Vaillancourt's force as a writer and community activist furthered a number of causes in Minnesota, including the Hepatitis B Coalition that she cofounded (now the Immunization Action Coalition), the welfare rights group Minnesota Recipients Alliance, the local Children's Defense Fund and the Self Reliance Center.

She was instrumental in helping pass Minnesota's Children's Health Plan in 1986, according to Luanne Nyberg, former head of the local Children's Defense Fund.

Nyberg recalled how during the Children's Health Plan campaign, Vaillancourt wrote powerful biographical sketches of uninsured children in Minnesota who had experienced preventable health problems. The group stuffed the stories into the mailboxes of every lawmaker and reporter at the State Capitol for 20 days in a row.

"She was a genius at humanizing and telling the real story, the heart story," Nyberg said.

Vaillancourt died Oct. 15 at 67 after a 10-month battle with uterine cancer. She donated her body to the University of Minnesota's anatomy bequest program.

Margaret Victoria Noonan was born in Alexandria, Minn., in 1946, where her father operated the North American Creamery. She was the second of four children.

Her mother died when she was a teen, said her daughter Chelsea Miller of Minneapolis, propelling her to create a collection of writings by women who lost their mothers early in life. "Kiss Me Goodnight," which she co-edited with Ann Murphy O'Fallon, was a 2007 Minnesota Book Award finalist.

Miller said her mother graduated from Hamline University in St. Paul, then set out for Boston, where she worked in publishing. She was briefly married but eventually divorced, keeping the name Vaillancourt.

Her mother was a free spirit who hated the term "outside the box," but lived it, her daughter said. Her favorite T-shirt was the one saying: The Hippies Were Right.

In the early 1980s, they moved to Virginia, Miller said, making their home in a two-room schoolhouse at the foot of Jump Mountain while her mother was a copy editor at the News-Gazette in Lexington. They raised hogs, traded horses and listened to a lot of live bluegrass music.

Back in Minneapolis, the two eventually settled into a mint-green stucco bungalow in the Corcoran neighborhood, where Vaillancourt's organic vegetable gardens flourished.

Good friend Bonnie West of St.
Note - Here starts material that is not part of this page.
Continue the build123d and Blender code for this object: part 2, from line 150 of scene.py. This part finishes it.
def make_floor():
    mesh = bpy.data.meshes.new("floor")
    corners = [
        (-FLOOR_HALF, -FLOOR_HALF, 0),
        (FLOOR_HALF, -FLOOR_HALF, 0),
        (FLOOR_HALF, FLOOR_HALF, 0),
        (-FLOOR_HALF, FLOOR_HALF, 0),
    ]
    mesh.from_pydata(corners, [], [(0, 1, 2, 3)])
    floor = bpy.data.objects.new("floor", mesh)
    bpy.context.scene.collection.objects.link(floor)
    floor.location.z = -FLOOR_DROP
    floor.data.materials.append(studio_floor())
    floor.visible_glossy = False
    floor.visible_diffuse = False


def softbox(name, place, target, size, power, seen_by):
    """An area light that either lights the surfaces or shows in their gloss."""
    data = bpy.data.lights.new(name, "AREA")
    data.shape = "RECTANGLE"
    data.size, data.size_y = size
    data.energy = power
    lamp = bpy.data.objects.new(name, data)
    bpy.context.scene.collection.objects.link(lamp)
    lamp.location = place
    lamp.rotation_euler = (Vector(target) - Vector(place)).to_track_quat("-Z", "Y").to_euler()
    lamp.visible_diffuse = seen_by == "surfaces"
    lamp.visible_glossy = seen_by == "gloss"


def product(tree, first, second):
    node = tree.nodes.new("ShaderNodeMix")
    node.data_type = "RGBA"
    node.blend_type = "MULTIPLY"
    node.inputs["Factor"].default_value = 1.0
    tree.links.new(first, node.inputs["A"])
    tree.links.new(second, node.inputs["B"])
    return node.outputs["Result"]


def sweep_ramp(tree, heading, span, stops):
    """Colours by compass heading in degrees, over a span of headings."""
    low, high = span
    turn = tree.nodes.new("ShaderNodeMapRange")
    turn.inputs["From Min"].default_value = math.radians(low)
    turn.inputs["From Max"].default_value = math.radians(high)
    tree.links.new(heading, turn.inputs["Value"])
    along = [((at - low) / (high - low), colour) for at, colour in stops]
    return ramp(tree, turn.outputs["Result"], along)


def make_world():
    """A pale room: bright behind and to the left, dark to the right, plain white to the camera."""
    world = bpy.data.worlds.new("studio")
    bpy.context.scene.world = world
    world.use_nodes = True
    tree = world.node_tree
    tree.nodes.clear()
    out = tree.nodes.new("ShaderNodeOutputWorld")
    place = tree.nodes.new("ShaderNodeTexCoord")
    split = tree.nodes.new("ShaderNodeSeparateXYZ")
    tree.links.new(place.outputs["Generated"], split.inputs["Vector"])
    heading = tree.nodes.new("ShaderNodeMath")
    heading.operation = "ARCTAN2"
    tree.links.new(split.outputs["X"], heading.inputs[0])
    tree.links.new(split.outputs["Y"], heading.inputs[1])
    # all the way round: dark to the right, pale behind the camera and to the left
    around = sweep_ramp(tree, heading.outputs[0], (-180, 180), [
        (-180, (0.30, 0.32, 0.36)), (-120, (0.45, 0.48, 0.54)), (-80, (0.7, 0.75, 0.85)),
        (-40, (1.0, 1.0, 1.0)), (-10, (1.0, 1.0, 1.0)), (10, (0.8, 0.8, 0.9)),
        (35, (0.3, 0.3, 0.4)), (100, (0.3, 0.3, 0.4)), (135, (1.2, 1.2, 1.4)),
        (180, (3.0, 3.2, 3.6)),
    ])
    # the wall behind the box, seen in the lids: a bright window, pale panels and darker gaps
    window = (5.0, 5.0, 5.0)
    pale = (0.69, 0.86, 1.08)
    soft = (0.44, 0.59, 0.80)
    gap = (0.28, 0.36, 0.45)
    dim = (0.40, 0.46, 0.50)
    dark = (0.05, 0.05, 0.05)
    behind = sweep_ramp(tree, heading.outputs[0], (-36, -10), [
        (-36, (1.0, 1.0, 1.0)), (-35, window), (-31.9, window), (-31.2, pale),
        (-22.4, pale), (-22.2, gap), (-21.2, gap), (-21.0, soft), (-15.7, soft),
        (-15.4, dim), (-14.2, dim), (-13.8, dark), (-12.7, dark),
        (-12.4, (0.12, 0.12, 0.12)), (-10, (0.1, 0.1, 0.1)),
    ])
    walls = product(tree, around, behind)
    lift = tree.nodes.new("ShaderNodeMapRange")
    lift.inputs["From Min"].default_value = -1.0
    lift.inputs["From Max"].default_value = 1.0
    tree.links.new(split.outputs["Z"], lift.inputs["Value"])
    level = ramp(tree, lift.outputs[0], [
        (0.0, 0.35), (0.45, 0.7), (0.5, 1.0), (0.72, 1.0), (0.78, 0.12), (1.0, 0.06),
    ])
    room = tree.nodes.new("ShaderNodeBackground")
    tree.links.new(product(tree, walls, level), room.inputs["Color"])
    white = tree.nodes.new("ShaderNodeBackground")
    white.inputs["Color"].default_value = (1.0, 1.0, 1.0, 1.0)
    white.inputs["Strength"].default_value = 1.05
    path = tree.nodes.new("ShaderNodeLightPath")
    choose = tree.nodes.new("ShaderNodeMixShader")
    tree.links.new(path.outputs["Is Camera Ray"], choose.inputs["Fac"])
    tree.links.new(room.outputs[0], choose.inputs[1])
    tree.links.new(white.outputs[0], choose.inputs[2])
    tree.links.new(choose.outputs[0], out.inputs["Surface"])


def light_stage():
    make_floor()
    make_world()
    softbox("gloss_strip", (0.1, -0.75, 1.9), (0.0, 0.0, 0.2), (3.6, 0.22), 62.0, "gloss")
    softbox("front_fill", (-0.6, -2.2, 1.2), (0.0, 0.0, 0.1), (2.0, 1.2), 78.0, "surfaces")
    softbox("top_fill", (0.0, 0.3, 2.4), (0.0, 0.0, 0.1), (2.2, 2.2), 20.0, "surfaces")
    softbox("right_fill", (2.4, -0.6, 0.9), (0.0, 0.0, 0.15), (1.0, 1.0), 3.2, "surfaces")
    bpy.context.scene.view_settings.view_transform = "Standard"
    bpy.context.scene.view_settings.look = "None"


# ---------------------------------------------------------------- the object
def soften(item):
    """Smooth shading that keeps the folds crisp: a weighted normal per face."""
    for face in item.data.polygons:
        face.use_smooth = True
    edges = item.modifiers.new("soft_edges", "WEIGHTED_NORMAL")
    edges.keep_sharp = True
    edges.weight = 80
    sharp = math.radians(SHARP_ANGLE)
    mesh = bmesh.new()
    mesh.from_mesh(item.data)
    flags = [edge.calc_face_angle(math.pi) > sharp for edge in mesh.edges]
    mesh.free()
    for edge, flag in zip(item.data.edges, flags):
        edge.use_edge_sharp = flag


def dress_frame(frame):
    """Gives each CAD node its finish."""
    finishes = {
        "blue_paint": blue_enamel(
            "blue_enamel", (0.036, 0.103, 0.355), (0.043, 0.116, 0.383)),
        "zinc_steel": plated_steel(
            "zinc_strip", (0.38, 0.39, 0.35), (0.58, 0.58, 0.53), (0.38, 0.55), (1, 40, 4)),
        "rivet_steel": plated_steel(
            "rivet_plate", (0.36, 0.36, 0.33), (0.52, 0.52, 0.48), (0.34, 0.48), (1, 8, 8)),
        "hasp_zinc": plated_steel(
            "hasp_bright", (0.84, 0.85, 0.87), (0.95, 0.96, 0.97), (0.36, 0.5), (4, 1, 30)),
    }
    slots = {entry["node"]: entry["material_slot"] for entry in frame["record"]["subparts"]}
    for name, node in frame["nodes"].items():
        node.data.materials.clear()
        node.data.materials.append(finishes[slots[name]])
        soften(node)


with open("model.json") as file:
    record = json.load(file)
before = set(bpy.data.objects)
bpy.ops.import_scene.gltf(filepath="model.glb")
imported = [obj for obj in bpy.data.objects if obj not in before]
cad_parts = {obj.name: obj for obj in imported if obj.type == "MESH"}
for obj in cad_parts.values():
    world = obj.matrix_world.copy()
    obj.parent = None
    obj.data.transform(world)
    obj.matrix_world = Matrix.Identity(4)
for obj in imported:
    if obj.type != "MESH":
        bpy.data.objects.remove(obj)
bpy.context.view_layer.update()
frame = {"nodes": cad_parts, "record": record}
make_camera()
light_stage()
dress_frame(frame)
Paul said she introduced Vaillancourt to her friend Buzz Mandel in New York when Vaillancourt was working there on immunization issues for the Centers for Disease Control and Prevention.
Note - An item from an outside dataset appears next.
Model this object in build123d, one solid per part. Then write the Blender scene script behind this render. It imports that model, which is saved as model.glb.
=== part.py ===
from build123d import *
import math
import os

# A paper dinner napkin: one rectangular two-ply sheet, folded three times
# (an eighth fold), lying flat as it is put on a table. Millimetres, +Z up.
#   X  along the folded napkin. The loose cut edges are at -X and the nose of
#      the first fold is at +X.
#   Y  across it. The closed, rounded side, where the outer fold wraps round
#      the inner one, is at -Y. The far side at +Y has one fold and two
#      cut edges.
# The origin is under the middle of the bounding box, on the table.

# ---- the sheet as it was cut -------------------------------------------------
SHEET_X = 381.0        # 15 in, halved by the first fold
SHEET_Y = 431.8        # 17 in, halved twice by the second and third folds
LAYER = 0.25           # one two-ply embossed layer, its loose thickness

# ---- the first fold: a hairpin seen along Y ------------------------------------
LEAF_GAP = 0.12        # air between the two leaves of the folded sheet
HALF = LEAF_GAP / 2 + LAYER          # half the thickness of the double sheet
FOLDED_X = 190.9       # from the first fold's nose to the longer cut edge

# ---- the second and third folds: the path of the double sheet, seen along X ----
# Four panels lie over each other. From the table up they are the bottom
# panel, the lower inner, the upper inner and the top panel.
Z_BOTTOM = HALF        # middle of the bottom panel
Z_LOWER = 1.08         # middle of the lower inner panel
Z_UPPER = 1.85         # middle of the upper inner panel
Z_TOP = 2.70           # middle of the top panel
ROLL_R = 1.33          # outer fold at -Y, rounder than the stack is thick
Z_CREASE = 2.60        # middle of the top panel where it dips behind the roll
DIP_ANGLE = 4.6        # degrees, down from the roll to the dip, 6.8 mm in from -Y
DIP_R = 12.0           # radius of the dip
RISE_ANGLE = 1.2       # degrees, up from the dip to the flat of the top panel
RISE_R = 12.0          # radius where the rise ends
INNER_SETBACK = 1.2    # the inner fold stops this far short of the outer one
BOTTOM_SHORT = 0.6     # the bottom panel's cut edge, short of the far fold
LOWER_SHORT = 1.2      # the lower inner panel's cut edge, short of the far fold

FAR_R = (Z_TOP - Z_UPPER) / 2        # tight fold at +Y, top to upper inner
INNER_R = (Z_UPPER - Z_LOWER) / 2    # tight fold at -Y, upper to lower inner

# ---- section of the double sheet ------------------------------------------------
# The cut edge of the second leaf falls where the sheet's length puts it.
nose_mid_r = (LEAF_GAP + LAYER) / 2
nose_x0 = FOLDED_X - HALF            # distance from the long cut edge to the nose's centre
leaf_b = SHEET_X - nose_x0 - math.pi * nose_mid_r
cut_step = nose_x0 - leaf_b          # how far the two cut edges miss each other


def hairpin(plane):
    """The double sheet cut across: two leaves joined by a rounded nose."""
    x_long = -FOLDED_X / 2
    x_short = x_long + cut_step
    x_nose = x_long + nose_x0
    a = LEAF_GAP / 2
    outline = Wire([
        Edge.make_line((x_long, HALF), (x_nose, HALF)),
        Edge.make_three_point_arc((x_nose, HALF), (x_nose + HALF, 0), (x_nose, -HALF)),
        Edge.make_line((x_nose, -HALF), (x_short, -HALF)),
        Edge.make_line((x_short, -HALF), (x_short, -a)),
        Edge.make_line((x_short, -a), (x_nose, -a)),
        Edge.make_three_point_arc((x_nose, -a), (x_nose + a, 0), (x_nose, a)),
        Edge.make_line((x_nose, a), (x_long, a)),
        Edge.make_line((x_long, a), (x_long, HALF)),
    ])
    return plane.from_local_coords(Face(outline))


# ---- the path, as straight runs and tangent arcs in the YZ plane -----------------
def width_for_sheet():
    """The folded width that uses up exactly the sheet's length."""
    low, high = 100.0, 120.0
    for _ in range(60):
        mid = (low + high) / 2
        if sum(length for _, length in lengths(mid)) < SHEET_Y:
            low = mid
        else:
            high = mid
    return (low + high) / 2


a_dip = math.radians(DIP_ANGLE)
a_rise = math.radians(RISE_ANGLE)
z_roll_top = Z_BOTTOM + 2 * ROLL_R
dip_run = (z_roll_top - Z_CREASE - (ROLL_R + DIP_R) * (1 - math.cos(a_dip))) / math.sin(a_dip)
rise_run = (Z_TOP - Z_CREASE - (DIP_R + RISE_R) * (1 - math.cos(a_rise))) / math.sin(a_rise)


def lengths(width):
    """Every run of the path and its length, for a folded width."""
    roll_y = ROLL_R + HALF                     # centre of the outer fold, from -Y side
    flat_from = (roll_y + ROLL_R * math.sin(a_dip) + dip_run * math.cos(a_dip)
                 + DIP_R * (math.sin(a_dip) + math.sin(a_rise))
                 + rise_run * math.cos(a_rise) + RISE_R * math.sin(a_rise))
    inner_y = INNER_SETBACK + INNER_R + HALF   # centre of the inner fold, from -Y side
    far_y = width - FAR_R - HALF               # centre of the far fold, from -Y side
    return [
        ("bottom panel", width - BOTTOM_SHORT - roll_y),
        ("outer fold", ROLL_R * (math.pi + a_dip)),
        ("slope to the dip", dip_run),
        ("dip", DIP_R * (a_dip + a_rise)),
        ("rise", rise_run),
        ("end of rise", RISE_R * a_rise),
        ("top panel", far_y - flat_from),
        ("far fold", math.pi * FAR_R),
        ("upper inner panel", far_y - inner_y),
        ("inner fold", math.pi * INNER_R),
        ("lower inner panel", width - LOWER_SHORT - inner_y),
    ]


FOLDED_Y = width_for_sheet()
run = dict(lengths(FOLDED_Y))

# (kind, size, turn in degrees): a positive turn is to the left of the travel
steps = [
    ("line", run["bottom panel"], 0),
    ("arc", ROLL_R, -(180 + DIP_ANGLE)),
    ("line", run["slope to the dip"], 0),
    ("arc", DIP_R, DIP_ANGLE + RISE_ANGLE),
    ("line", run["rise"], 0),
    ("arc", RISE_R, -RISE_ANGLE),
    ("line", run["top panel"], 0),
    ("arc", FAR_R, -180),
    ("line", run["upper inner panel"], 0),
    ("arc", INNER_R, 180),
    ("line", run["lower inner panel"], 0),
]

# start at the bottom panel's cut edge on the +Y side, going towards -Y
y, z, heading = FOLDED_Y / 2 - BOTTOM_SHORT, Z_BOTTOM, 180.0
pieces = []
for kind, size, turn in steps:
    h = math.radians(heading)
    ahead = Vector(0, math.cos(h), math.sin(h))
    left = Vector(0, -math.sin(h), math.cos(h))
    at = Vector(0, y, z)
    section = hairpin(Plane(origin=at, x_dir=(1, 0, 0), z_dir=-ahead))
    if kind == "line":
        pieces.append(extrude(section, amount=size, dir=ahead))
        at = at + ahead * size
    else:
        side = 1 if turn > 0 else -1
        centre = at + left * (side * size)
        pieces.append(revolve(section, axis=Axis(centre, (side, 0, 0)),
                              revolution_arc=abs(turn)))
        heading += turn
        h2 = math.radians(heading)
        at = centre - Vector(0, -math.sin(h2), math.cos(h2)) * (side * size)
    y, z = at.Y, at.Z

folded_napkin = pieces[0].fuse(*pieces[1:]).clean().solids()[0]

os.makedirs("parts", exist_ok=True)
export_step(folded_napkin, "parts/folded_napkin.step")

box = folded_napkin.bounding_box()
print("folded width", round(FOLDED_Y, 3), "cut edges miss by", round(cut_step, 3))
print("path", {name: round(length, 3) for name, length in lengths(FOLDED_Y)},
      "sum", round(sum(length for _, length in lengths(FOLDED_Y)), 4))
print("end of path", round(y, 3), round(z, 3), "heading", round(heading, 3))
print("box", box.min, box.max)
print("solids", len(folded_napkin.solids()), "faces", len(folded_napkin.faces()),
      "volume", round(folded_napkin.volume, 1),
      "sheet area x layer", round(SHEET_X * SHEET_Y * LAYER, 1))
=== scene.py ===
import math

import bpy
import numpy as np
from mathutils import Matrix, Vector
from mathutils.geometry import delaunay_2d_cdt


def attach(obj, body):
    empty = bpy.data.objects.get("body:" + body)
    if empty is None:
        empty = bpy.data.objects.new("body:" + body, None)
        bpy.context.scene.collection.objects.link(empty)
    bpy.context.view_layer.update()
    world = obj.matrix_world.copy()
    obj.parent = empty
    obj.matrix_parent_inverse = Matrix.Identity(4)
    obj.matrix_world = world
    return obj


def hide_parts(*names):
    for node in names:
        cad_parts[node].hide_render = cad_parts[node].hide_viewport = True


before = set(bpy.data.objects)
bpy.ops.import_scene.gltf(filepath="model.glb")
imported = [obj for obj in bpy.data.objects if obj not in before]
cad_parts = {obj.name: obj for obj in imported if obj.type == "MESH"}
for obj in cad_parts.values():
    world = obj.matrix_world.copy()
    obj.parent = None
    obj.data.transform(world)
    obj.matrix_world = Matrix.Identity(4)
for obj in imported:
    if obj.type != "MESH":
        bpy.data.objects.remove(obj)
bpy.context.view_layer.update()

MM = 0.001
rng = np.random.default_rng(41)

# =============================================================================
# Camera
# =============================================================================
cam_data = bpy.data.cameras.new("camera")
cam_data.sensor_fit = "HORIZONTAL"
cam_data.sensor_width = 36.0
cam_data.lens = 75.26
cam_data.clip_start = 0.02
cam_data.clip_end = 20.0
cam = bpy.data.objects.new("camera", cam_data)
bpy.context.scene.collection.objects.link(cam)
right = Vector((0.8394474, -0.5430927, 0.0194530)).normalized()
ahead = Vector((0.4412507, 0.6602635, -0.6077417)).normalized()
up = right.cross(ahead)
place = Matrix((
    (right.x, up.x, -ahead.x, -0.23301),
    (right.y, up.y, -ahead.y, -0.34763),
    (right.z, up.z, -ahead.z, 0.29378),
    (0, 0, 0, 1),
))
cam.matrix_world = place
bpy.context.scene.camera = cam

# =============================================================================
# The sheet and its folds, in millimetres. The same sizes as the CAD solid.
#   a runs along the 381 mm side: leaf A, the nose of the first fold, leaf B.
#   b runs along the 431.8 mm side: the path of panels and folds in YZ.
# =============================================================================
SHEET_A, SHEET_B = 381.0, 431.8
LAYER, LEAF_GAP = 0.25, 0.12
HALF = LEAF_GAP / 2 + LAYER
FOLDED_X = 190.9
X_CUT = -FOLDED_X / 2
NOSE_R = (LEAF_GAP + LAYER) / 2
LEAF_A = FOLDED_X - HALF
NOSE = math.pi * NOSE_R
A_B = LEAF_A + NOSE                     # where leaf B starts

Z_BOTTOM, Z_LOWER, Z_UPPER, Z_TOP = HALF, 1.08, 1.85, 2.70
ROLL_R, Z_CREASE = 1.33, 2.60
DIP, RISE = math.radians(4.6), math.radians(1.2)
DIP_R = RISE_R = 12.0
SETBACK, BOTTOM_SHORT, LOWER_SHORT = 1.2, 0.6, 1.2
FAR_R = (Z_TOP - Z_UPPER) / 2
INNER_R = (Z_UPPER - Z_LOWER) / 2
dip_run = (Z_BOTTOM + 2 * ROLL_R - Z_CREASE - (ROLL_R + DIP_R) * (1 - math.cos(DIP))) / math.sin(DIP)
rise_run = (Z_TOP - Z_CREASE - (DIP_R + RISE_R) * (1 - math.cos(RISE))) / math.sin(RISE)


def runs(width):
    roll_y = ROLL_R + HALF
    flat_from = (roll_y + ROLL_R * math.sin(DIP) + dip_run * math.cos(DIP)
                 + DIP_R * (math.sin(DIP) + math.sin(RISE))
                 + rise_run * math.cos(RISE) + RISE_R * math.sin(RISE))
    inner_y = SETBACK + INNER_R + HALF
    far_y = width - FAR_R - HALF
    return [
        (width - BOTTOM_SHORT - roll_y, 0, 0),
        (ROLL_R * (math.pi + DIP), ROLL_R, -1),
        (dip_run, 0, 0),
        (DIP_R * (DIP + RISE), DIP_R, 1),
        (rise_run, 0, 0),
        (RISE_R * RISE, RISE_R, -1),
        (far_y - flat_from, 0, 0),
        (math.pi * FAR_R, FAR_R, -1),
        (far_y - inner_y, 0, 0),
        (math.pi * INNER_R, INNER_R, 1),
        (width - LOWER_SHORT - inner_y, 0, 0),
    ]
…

The two married when Vaillancourt was 55.

West said she and Vaillancourt did at least eight triathlons together starting around 1992: "We were always the oldest and pretty much the only in our age group for the next 10 years."

"Anything we thought of to do, she was always game," West said.

After retiring from the Minnesota Department of Health, Vaillancourt became a popular water aerobics instructor at the YWCA in Midtown and the Blaisdell YMCA.

Vaillancourt is survived by her husband and daughter, sister Deb Snell who lives in Kenya, brother Topper Noonan of Racine, Wis., and two granddaughters.

A celebration of her life was held in the rain in the back yard of her home Oct. 20.